Companies

KTDA eyes more Middle East states to boost sales

tea

Tea farmers elect one-third of factory directors on rotation each year, according to the Company Act 2015. FILE PHOTO | NMG

Kenya Tea Development Agency (KTDA) is venturing into new markets in the Middle East even as it increases its marketing to retain buyers in the region.

KTDA national chairman Peter Kanyago said they were looking forward to regaining their old markets in Saudi Arabia, acquiring a new market in Morocco and retaining Egypt.

In Morocco where high-end teas are in demand, Mr Kanyago said they would process and sell the green tea through the agency’s brand, Ketepa.
“The Middle East is the country’s biggest tea market,” said Mr Kanyago.

“The only problem we foresee in the region is in Iran following the threat of sanctions by the US that will obviously affect trade,” he added. He stated that the KTDA had entered into a Memorandum of Understanding with a company in Iran to boost trade.
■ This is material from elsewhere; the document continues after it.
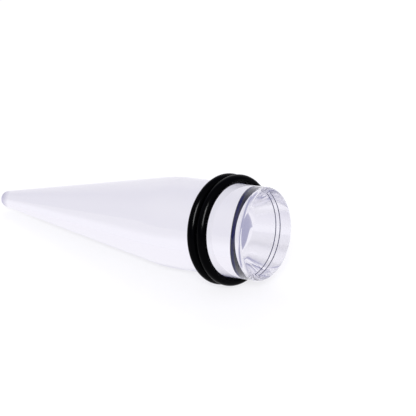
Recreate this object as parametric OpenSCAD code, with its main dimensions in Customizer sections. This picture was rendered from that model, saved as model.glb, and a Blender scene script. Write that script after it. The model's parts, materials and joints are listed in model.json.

He was speaking at Chinga Tea Factory in Nyeri after he was elected unopposed as director. The elections were held in 106 electoral areas countrywide.

Shareholders of each of the 53 tea factories are required to elect two of six directors.

Tea farmers elect one-third of factory directors on rotation each year, according to the Company Act 2015.

More than 200 aspirants were contesting in the elections. In 37 electoral areas, candidates were elected unopposed.